Crespo worked with the Village of Hoffman Estates to secure funding for a full interchange at Interstate 90 and Barrington Road which, which was completed in 2016.

Crespo worked collaboratively with the Village of Hanover Park, Harper Community College and Elgin Community College to open the Work and Education Center in Hanover Park in 2014.
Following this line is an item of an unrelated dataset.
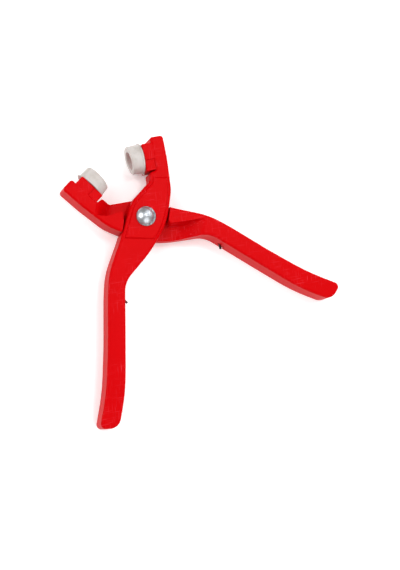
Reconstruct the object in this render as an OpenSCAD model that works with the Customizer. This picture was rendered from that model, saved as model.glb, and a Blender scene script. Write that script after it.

In 2018, then-Governor-elect J. B. Pritzker appointed Crespo to the Educational Success transition committee, which is responsible for state education policy.

==Electoral history==

Illinois 44th State House District General Election, 2006
| Party |  | Candidate | Votes | % |
|---|---|---|---|---|
|  | Democratic | Fred Crispo | 10,292 | 52.33 |
|  | Republican | Terry R. Parke (incumbent) | 9,377 | 47.67 |
| Total votes |  |  | 19,669 | 100.0 |

Illinois 44th State House District General Election, 2008
| Party |  | Candidate | Votes | % |
|---|---|---|---|---|
|  | Democratic | Fred Crespo (incumbent) | 22,323 | 68.34 |
|  | Republican | Margaret M. "Peggy" Brothman | 10,344 | 31.66 |
| Total votes |  |  | 32,667 | 100.0 |

Illinois 44th State House District General Election, 2010
| Party |  | Candidate | Votes | % |
|---|---|---|---|---|
|  | Democratic | Fred Crespo (incumbent) | 11,321 | 53.38 |
|  | Republican | Billie D. Roth | 9,886 | 46.62 |
| Total votes |  |  | 21,207 | 100.0 |

Illinois 44th State House District General Election, 2012
| Party |  | Candidate | Votes | % |
|---|---|---|---|---|
|  | Democratic | Fred Crespo (incumbent) | 19,808 | 63.85 |
|  | Republican | Joann Franzen | 11,217 | 36.15 |
| Total votes |  |  | 31,025 | 100.0 |

Illinois 44th State House District General Election, 2014
| Party |  | Candidate | Votes | % |
|---|---|---|---|---|
|  | Democratic | Fred Crespo (incumbent) | 10,715 | 54.72 |
|  | Republican | Ramiro Jaurez | 8,866 | 45.28 |
| Total votes |  |  | 19,581 | 100.0 |

Illinois 44th State House District General Election, 2016
| Party |  | Candidate | Votes | % |
|---|---|---|---|---|
|  | Democratic | Fred Crespo (incumbent) | 22,102 | 62.79 |
|  | Republican | Katy Dolan Baumer | 13,098 | 37.21 |
| Total votes |  |  | 35,200 | 100.0 |

Illinois 44th State House District General Election, 2018
| Party |  | Candidate | Votes | % |
|---|---|---|---|---|
|  | Democratic | Fred Crespo (incumbent) | 18,028 | 65.59 |
|  | Republican | Katy Dolan Baumer | 9,459 | 34.41 |
| Total votes |  |  | 27,487 | 100.0 |

==Awards and recognition==
Crespo was recognized with the Illinois Office of Tourism Lincoln Award for his commitment to economic development in the State of Illinois.

Crespo has been recognized for his ongoing commitment and contributions to mental health concerns with the Legislator of the Year Award from the Illinois Psychological Association, the Illinois Hero Award from the National Association of Mental Illness (NAMI) and the Legislator of the Year Award from the National Association of Anorexia Nervosa and Associated Disorders (ANAD). Women In Need Growing Stronger (WINGS) recognized Crespo for his efforts to end domestic violence, including his strong support for Civil Order of Protection laws in the State.

==Personal life==
Crespo and his wife Dorothy have two children.